We proceed by fitting a simple linear regression model for hwy as a function of displ.

ggplot(data=myCars, aes(x=displ, y=hwy)) + geom_point() + geom_smooth(method=lm, se=FALSE)
m1 = lm(hwy ~ displ, data=myCars)

The summary command applied to the regression model object (m1) will give us lots of information about the model that we fit.

summary(m1)
anova(m1)

Write down the equation for the regression line.
Write down an interpretation of the coefficient for displ in this model. Remember to include units!
Does engine size appear to have a statistically significant relationship with fuel economy? Why or why not?
How would you characterize the explanatory power of this model?
What is the total sum of squares?

Now let’s check the conditions for inference.

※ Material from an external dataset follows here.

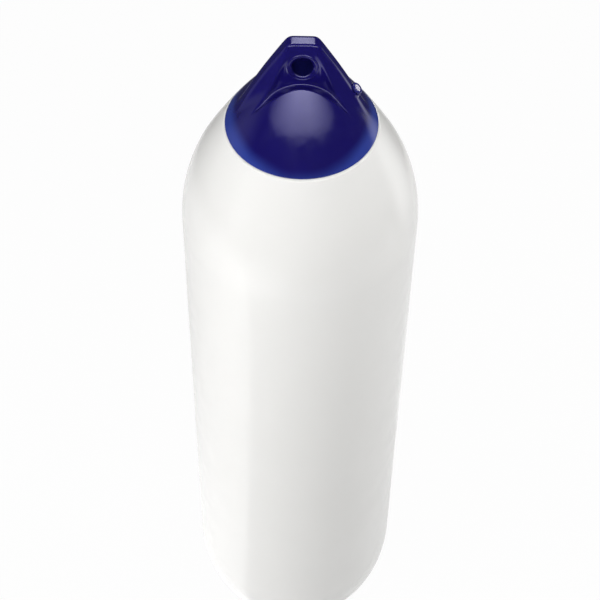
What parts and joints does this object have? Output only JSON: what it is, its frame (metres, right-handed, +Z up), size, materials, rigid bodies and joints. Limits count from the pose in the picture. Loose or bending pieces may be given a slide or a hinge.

Are the conditions for inference reasonably met?

plot(m1)

What kind of transformation could we make in order to improve this? We’ll address this later in the lab.

Some of the observations have very large residuals (standardized residuals \(> 3\)). What is going on here? We can slice() to see what that row of the data looks like.

myCars %>% 
  slice(395) 
# myCars[395,] # This will also work

Notice that I can use dplyr commands without an assignment operator. If I just want to look at the data, and not re-use the results, I can just print the data to the Console (or, in the output section of my RMarkdown document) without saving it as something. dplyr is actually clever enough not to overwhelm your computer if the data you are printing is large– it will automatically just show you a small selection of rows.

Looking at that slice() above, it seems like this car gets really good highway mileage. Maybe even the best in the dataset. Let’s use the dplyr arrange() command to sort the data to see if that is true

myCars %>%
  arrange(desc(hwy))

Pick another outlier and try to determine why it might be so different from the other points.

Adding information to plots

Another skill that can help you sort out what is going on with outliers, clusters of points, etc., is adding additional plotting marks. For example, we could create a plot where the points were colored differently based on whether the car took premium fuel or not.

In order to do that, we might want to create a new variable using the mutate() command.

myCars = myCars %>%
  mutate(PremiumYN = if_else(fuel=="Premium", "Yes", "No"))

Notice that we used an if_else() statement to say, if fuel == "Premium" (== is a logical expression to check whether something is equal), set PremiumYN to “Yes”, otherwise set it to “No.” Now we can use that new variable in our plot.

ggplot(data=myCars, aes(x=displ, y=hwy, col=PremiumYN)) + geom_point()

Another option would be to create a set of plots, to compare cars with different numbers of cylinders.

ggplot(data=myCars, aes(x=displ, y=hwy)) + geom_point() + facet_wrap(~cyl)

What does this show you about the data?

Confidence and prediction intervals

To understand how a confidence interval for the mean fuel economy of cars with a specific engine size differs from a prediction interval for the fuel economy of an individual car with a specific engine size, lets create a confidence interval for cars with an engine displacement of 4 litres.

predict(m1, newdata=data.frame(displ=4), interval="confidence")

Interpret the confidence interval. What does it mean?

predict(m1, newdata=data.frame(displ=4), interval="prediction")

Interpret the prediction interval. What does it mean?

We can also visualize the confidence interval over the entire model using se=TRUE.

ggplot(data=myCars, aes(x=displ, y=hwy)) + geom_point() + geom_smooth(method=lm, se=TRUE)

Note how the confidence interval for the mean fuel economy are narrowest towards the mean value of the explanatory variable (displ). This will always be true.

Performing a transformation

When we checked the conditions above, we thought that a transformation would help the conditions not to be violated. We can use the mutate() command to create a new variable in our data with that transformation.

Redo the analysis above, but using the transformation(s) you find appropriate!